The resolution ratio R can be used to quantitatively characterize the separation between ranked index distributions pertaining to different communities. The quantity is defined in terms of mean and variance of the community distributions and of the overall distribution. The definition of the resolution ratio R is based on the relation between the values \(\{x_i\}\) assigned to each element \(i=1,\dots ,N\) of a given set and the partition of that set in K disjoint groups of cardinality \(n_c\), with \(c=1,\dots ,K\). Given the values and the partition, one can evaluate the overall mean \(\mu\) and variance \(\sigma ^2\) of the whole set \(\{x_i\}\), as well as the mean \(\mu _c\) and variance \(\sigma ^2_c\) for each group c.

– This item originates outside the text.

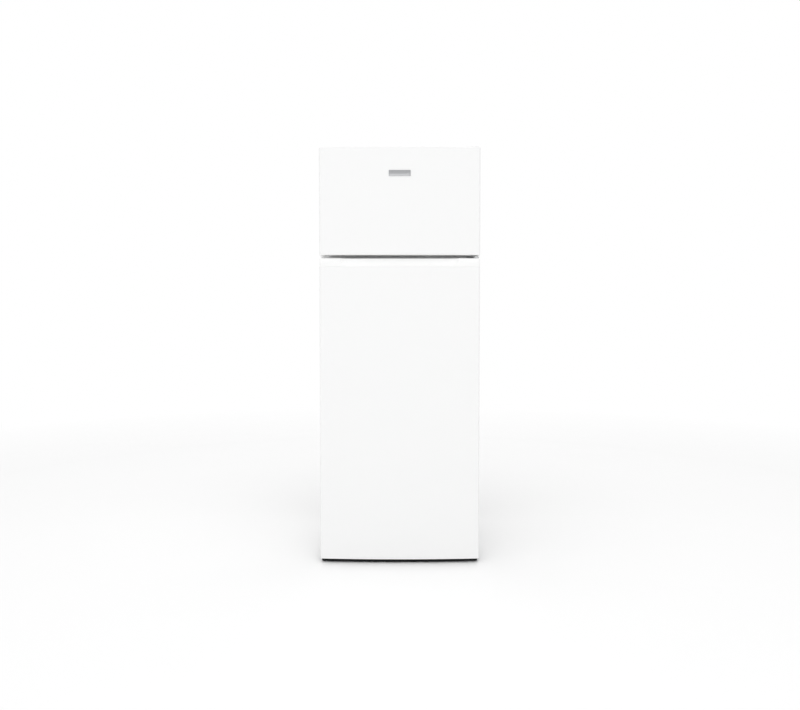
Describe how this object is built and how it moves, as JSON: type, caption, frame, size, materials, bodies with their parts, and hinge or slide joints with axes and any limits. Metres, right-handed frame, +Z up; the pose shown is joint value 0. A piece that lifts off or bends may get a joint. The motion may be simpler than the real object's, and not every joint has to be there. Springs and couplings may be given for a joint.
{
  "type": "top freezer refrigerator",
  "caption": "White free-standing refrigerator with a freezer door above a tall door, softly bowed fronts, a finger recess between them and a low black plinth.",
  "frame": {"origin": "on the floor, under the middle of the object's box", "axes": "+Z up, +X to the viewer's right when facing the doors, -Y is the front"},
  "size_m": [0.55, 0.545, 1.441],
  "materials": {
    "white_paint": "satin",
    "cap_white": "satin",
    "liner_white": "satin",
    "galvanised": "satin",
    "insulation": "matte",
    "rail_grey": "satin",
    "black_plastic": "satin",
    "black_enamel": "satin",
    "black_rubber": "matte",
    "gasket_white": "matte",
    "hinge_steel": "satin",
    "screw_steel": "satin",
    "copper": "satin",
    "evaporator_aluminium": "satin",
    "shelf_glass": "gloss",
    "clear_plastic": "gloss",
    "nylon": "satin",
    "lamp_glass": "gloss",
    "badge_metal": "satin"
  },
  "bodies": {
    "cabinet": {"outer_shell": "white_paint", "back_panel": "galvanised", "cabinet_insulation": "insulation", "bottom_plate": "galvanised", "freezer_liner": "liner_white", "fridge_liner": "liner_white", "crossbar": "rail_grey", "plinth": "black_plastic", "top_hinge": "hinge_steel", "middle_hinge": "hinge_steel", "bottom_hinge": "hinge_steel", "hinge_screws": "screw_steel", "hinge_cover": "cap_white", "compressor_tray": "galvanised", "compressor": "black_enamel", "compressor_grommets": "black_rubber", "evaporation_tray": "nylon", "refrigerant_pipes": "copper", "condenser_tube": "black_enamel", "condenser_wires": "black_enamel", "condenser_spacers": "black_plastic", "cable_gland": "black_rubber", "freezer_evaporator": "evaporator_aluminium", "freezer_shelf": "cap_white", "ice_tray": "clear_plastic", "glass_shelf_1": "shelf_glass", "glass_shelf_2": "shelf_glass", "glass_shelf_3": "shelf_glass", "shelf_trims": "cap_white", "control_housing": "cap_white", "lamp": "lamp_glass", "lamp_cover": "clear_plastic", "roller_axles": "hinge_steel"},
    "freezer_door": {"freezer_door_skin": "white_paint", "freezer_door_insulation": "insulation", "freezer_door_liner": "liner_white", "freezer_door_top_cap": "cap_white", "freezer_door_bottom_cap": "cap_white", "freezer_door_gasket": "gasket_white", "freezer_door_bushes": "nylon", "freezer_door_racks": "clear_plastic", "badge": "badge_metal"},
    "fridge_door": {"fridge_door_skin": "white_paint", "fridge_door_insulation": "insulation", "fridge_door_liner": "liner_white", "fridge_door_top_cap": "cap_white", "fridge_door_bottom_cap": "cap_white", "fridge_door_gasket": "gasket_white", "fridge_door_bushes": "nylon", "fridge_door_racks": "clear_plastic", "bottle_rack": "clear_plastic", "egg_tray": "clear_plastic"},
    "bottle_clip": {"bottle_retainer": "cap_white"},
    "crisper": {"crisper_drawer": "clear_plastic"},
    "knob": {"thermostat_knob": "cap_white"},
    "plunger": {"light_switch_plunger": "nylon"},
    "left_foot": {"front_foot_left": "black_plastic"},
    "right_foot": {"front_foot_right": "black_plastic"},
    "left_roller": {"rear_roller_left": "black_plastic"},
    "right_roller": {"rear_roller_right": "black_plastic"}
  },
  "joints": [
    {"name": "freezer_door_hinge", "type": "hinge", "parent": "cabinet", "child": "freezer_door", "pos_m": [0.263, -0.235, 1.2], "axis": [0, 0, 1], "range_deg": [0, 120]},
    {"name": "fridge_door_hinge", "type": "hinge", "parent": "cabinet", "child": "fridge_door", "pos_m": [0.263, -0.235, 0.5], "axis": [0, 0, 1], "range_deg": [0, 120]},
    {"name": "crisper_slide", "type": "slide", "parent": "cabinet", "child": "crisper", "axis": [0, -1, 0], "range_m": [0, 0.03]},
    {"name": "bottle_clip_slide", "type": "slide", "parent": "fridge_door", "child": "bottle_clip", "axis": [1, 0, 0], "range_m": [-0.15, 0.15]},
    {"name": "thermostat_turn", "type": "hinge", "parent": "cabinet", "child": "knob", "pos_m": [0.045, -0.075, 1.007], "axis": [0, -1, 0], "range_deg": [0, 300]},
    {"name": "light_switch_travel", "type": "slide", "parent": "cabinet", "child": "plunger", "axis": [0, -1, 0], "range_m": [0, 0.006]},
    {"name": "left_foot_turn", "type": "hinge", "parent": "cabinet", "child": "left_foot", "pos_m": [-0.205, -0.15, 0.01], "axis": [0, 0, 1], "continuous": true},
    {"name": "right_foot_turn", "type": "hinge", "parent": "cabinet", "child": "right_foot", "pos_m": [0.205, -0.15, 0.01], "axis": [0, 0, 1], "continuous": true},
    {"name": "left_roller_turn", "type": "hinge", "parent": "cabinet", "child": "left_roller", "pos_m": [-0.225, 0.215, 0.016], "axis": [1, 0, 0], "continuous": true},
    {"name": "right_roller_turn", "type": "hinge", "parent": "cabinet", "child": "right_roller", "pos_m": [0.225, 0.215, 0.016], "axis": [1, 0, 0], "continuous": true}
  ],
  "couplings": [
    {"joint": "light_switch_travel", "follows": "fridge_door_hinge", "m_per_rad": 0.0028}
  ]
}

The overall variance \(\sigma ^2\) can be separated in two positive contributions

$$\begin{aligned} \sigma ^2=\sigma ^2_{\textrm{int}} + \sigma ^2_{\textrm{ext}}, \qquad \text {with} \quad \sigma ^2_{\textrm{int}} = \sum _{c=1}^K \frac{n_c}{N} \sigma ^2_c, \quad \sigma ^2_{\textrm{ext}} = \sum _{c=1}^K \frac{n_c}{N} (\mu _c-\mu )^2 . \end{aligned}$$

Since \(\sigma ^2_{\textrm{int}}\) coincides with a weighted average of group variances, while \(\sigma ^2_{\textrm{ext}}\) represents the contribution determined by the discrepancy between the group means and the overall mean, a good indicator of separation of group distributions is given by \(R=\sigma ^2_{\textrm{ext}}/\sigma ^2_{\textrm{int}}\).